I began to write a story. Suddenly, my creativity became the stereotype, and the dream drowned. I had somehow crippled my way out of the hurdles of my previous project (first book), but this one pushed me off the cliff. Snippets of conversations secretly recorded in many coffee shops were not appropriate. On my computer, the backspace key was used more often than the letters.
I spent days crushing and tearing off bundles of paper. Refills were emptied. A few hundred Word documents were deleted. The view was discouraging: a pyramid of overflowing crumpled papers in the trash can and a graveyard of deleted files in my computer’s recycle bin. Lastly, the “final article,” which I had rewritten countless times, still seemed incompetent.
Moments later: Cmd + Q, followed by Shift + Delete.
Back to square one.
Back to square one
The sad truth became painfully clear. My mind had gone blank. New ideas continued to appear, but only in a passive way. They were beautifully boring. Every line looked like a series of awful clichés. My dream to become a serious writer had begun to lose hope. It simply vanished in the wind. The past existed like an anecdote, and the present had become nightmarish.
Google, the God or the Goddess or the Neuter Being, had gradually weakened my intuitive strength.
It produced thirty-two varieties of book genres and their wordy definitions. No matter how easy the explanation was, it continued to feel unclear. People of my generation were constantly influenced and interrupted by this obsessive search engine. It had become an integral part of our day to day life. It is very convenient to say that this universe is captured inside a small rectangular mobile device.
This was the world I was living in: loud, fast, and distracting. Somewhere in that noise, I lost the quiet place where ideas are born.
Thinkers and Do-ers
The benchmark standards set by all the intelligent do-ers opened the gates of competition and resulted in ongoing masterpieces of art. Their persistent efforts complicated my life. I gazed from the top, trying to find where exactly I was standing. Where do I stand among them?
Yes, I spotted myself one day. I had juxtaposed myself comfortably in between, with an ocean of audience to my left and all the do-ers to my right, smiling with grandeur in their Armani suits.
What the fun? I was neither of them.
The Process of Choosing a Side
There are no sides. There is only do or die.

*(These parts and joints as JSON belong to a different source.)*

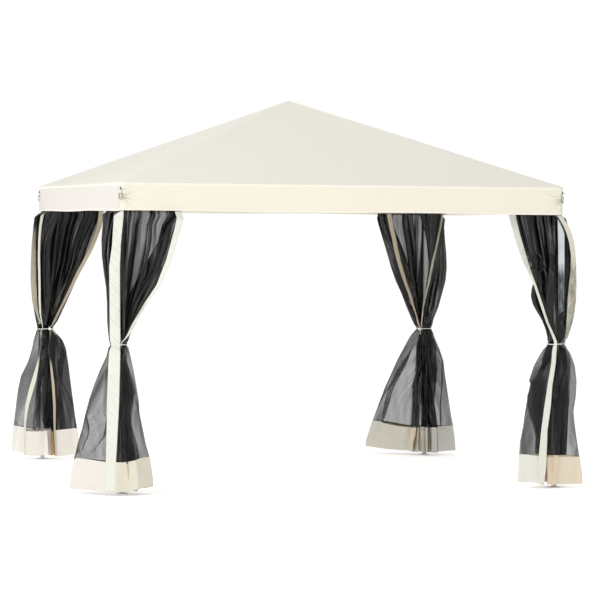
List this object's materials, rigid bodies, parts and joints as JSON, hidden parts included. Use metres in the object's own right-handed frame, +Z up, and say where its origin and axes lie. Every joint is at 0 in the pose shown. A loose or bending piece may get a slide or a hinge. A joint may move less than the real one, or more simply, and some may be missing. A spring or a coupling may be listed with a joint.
{
  "type": "pop-up canopy tent",
  "caption": "Square pop-up canopy tent with a cream pyramid roof on a folding steel frame and black net curtains tied back at the legs.",
  "frame": {"origin": "on the ground at the middle of the tent's square plan", "axes": "+Z up, -Y towards the front side, +X to the right seen from the front"},
  "size_m": [3.436, 3.216, 2.558],
  "materials": {
    "powder_coat": "white powder-coated steel tube, semi-gloss",
    "nylon": "moulded white nylon fittings, satin",
    "roof_cloth": "cream coated polyester, plain weave",
    "net": "black polyester insect net, see-through",
    "curtain_cloth": "cream polyester skirt, corner strip and zip tape",
    "cord": "white braided elastic cord with a round toggle"
  },
  "bodies": {
    "root": {"leg_outer_front_left": "powder_coat", "leg_inner_front_left": "powder_coat", "corner_head_front_left": "nylon", "corner_slider_front_left": "nylon", "net_curtain_front_left": "net", "skirt_front_left": "curtain_cloth", "tie_front_left": "cord", "leg_outer_front_right": "powder_coat", "leg_inner_front_right": "powder_coat", "corner_head_front_right": "nylon", "corner_slider_front_right": "nylon", "net_curtain_front_right": "net", "skirt_front_right": "curtain_cloth", "tie_front_right": "cord", "leg_outer_back_right": "powder_coat", "leg_inner_back_right": "powder_coat", "corner_head_back_right": "nylon", "corner_slider_back_right": "nylon", "net_curtain_back_right": "net", "skirt_back_right": "curtain_cloth", "tie_back_right": "cord", "leg_outer_back_left": "powder_coat", "leg_inner_back_left": "powder_coat", "corner_head_back_left": "nylon", "corner_slider_back_left": "nylon", "net_curtain_back_left": "net", "skirt_back_left": "curtain_cloth", "tie_back_left": "cord", "truss_front": "powder_coat", "centre_arm_front": "powder_coat", "roof_panel_front": "roof_cloth", "valance_front": "roof_cloth", "truss_right": "powder_coat", "centre_arm_right": "powder_coat", "roof_panel_right": "roof_cloth", "valance_right": "roof_cloth", "truss_back": "powder_coat", "centre_arm_back": "powder_coat", "roof_panel_back": "roof_cloth", "valance_back": "roof_cloth", "truss_left": "powder_coat", "centre_arm_left": "powder_coat", "roof_panel_left": "roof_cloth", "valance_left": "roof_cloth", "hub_upper": "nylon", "hub_lower": "nylon", "centre_pole": "powder_coat"}
  },
  "joints": []
}
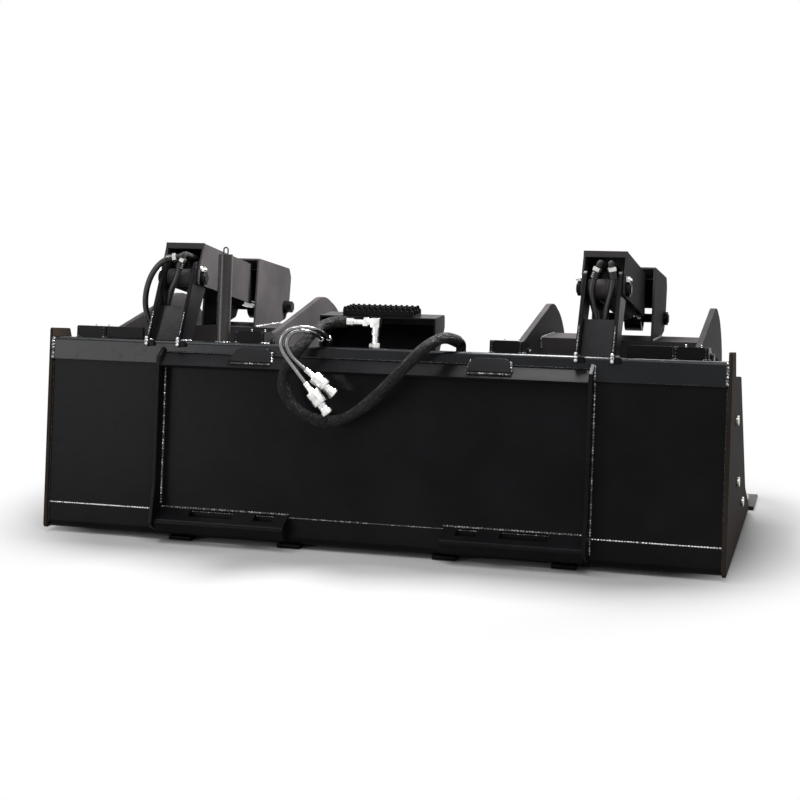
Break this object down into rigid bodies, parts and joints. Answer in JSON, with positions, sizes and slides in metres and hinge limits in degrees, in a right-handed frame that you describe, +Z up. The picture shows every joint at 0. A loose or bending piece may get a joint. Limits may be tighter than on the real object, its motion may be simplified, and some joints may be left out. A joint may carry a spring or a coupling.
{
  "type": "grapple bucket",
  "caption": "Skid-steer grapple bucket with a universal quick-attach back, bolt-on cutting edge and independently hinged hydraulic claws.",
  "frame": {"origin": "centre of the footprint at ground level", "axes": "+X across the bucket to the right seen from behind, +Y out of its mouth, +Z up"},
  "size_m": [1.852, 1.052, 0.7805],
  "materials": {
    "black_paint": "satin black powder coat",
    "edge_steel": "satin black paint over hard steel",
    "zinc_steel": "zinc plated",
    "chrome_rod": "polished hard chrome",
    "bare_steel": "machined",
    "hose_rubber": "smooth black rubber",
    "woven_sleeve": "woven nylon sleeve"
  },
  "bodies": {
    "bucket": {"attach_flange_left": "black_paint", "attach_flange_right": "black_paint", "attach_lip": "black_paint", "back_plate": "black_paint", "base_pins": "zinc_steel", "coupler_a": "zinc_steel", "coupler_b": "zinc_steel", "cross_lines": "zinc_steel", "cutting_edge": "edge_steel", "cylinder_hose_left_a": "hose_rubber", "cylinder_hose_left_b": "hose_rubber", "cylinder_hose_right_a": "hose_rubber", "cylinder_hose_right_b": "hose_rubber", "deck_adapters": "zinc_steel", "edge_bolts": "zinc_steel", "floor_plate": "black_paint", "hinge_forks_left": "black_paint", "hinge_forks_right": "black_paint", "hose_bulkheads": "zinc_steel", "hose_elbow": "zinc_steel", "hose_post": "black_paint", "hose_sleeve": "woven_sleeve", "ledge_gussets": "black_paint", "ledge_left": "black_paint", "ledge_right": "black_paint", "lip_gussets": "black_paint", "pivot_pins": "zinc_steel", "rail_bars": "black_paint", "side_bolts": "zinc_steel", "side_plate_left": "black_paint", "side_plate_right": "black_paint", "step_box": "black_paint", "step_tread": "black_paint", "supply_hose_a": "hose_rubber", "supply_hose_b": "hose_rubber", "top_rail": "black_paint", "tower_left": "black_paint", "tower_right": "black_paint", "tower_webs": "black_paint", "wear_skids": "black_paint"},
    "grapple_left": {"tine_outer_left": "black_paint", "tine_inner_left": "black_paint", "cross_plate_left": "black_paint", "arm_guard_left": "black_paint", "rod_pin_left": "zinc_steel"},
    "cylinder_left": {"barrel_left": "black_paint", "gland_left": "bare_steel", "cylinder_guard_left": "black_paint"},
    "ram_left": {"rod_left": "chrome_rod", "piston_left": "bare_steel"},
    "grapple_right": {"tine_outer_right": "black_paint", "tine_inner_right": "black_paint", "cross_plate_right": "black_paint", "arm_guard_right": "black_paint", "rod_pin_right": "zinc_steel"},
    "cylinder_right": {"barrel_right": "black_paint", "gland_right": "bare_steel", "cylinder_guard_right": "black_paint"},
    "ram_right": {"rod_right": "chrome_rod", "piston_right": "bare_steel"}
  },
  "joints": [
    {"name": "grapple_left_hinge", "type": "hinge", "parent": "bucket", "child": "grapple_left", "pos_m": [-0.579, -0.29915, 0.51197], "axis": [1, 0, 0], "range_deg": [0, 45]},
    {"name": "cylinder_left_hinge", "type": "hinge", "parent": "bucket", "child": "cylinder_left", "pos_m": [-0.579, -0.26811, 0.68499], "axis": [1, 0, 0], "range_deg": [0, 50], "deforming": ["cylinder_hose_left_a", "cylinder_hose_left_b"]},
    {"name": "ram_left_slide", "type": "slide", "parent": "cylinder_left", "child": "ram_left", "axis": [0, 0.9728, -0.2315], "range_m": [-0.127, 0]},
    {"name": "grapple_right_hinge", "type": "hinge", "parent": "bucket", "child": "grapple_right", "pos_m": [0.579, -0.29915, 0.51197], "axis": [1, 0, 0], "range_deg": [0, 45]},
    {"name": "cylinder_right_hinge", "type": "hinge", "parent": "bucket", "child": "cylinder_right", "pos_m": [0.579, -0.26811, 0.68499], "axis": [1, 0, 0], "range_deg": [0, 50], "deforming": ["cylinder_hose_right_a", "cylinder_hose_right_b"]},
    {"name": "ram_right_slide", "type": "slide", "parent": "cylinder_right", "child": "ram_right", "axis": [0, 0.9728, -0.2315], "range_m": [-0.127, 0]}
  ],
  "couplings": [
    {"joint": "cylinder_left_hinge", "follows": "grapple_left_hinge", "ratio": 1.1},
    {"joint": "ram_left_slide", "follows": "grapple_left_hinge", "m_per_rad": -0.16},
    {"joint": "cylinder_right_hinge", "follows": "grapple_right_hinge", "ratio": 1.1},
    {"joint": "ram_right_slide", "follows": "grapple_right_hinge", "m_per_rad": -0.16}
  ]
}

People often talk about sides: winners and losers, creators and consumers, thinkers and do-ers. But standing in the middle, like I did, revealed something uncomfortable. There are no sides at all. There is only motion or stagnation. Do or decay.
For years I tried to pick a side.
Did I want to be among the thinkers, who imagine worlds, build universes, and talk about ideas endlessly?
Or among those who wake up at four in the morning, bleed on the mountains, and break their bones chasing impossible summits?
I attempted to mix both, but all I created was noise.
I was not a tortured artist.
I was not a disciplined do-er.
I was a confused bystander, standing in the middle lane, blocking traffic.
Here is the truth: choosing a side is not about who one hopes to become, but about who one is willing to stop being.
When I looked at myself honestly, the answer was not poetic.
It was painful.
I was afraid.
Afraid to fail as a writer.
Afraid to succeed as a mountaineer and then realise it still did not fill the void.
Afraid to commit to one path and sacrifice the comfort of the other.
That fear was the real decision-maker.
It chose the side long before I did.
The day I understood this, something cracked open.
Not inspiration. It is Honesty.
And once honesty walks in, every illusion walks out.
So I stopped choosing between thinker and do-er.
I decided to be the person who moves.
Sometimes with words, sometimes with altitude, sometimes with mistakes.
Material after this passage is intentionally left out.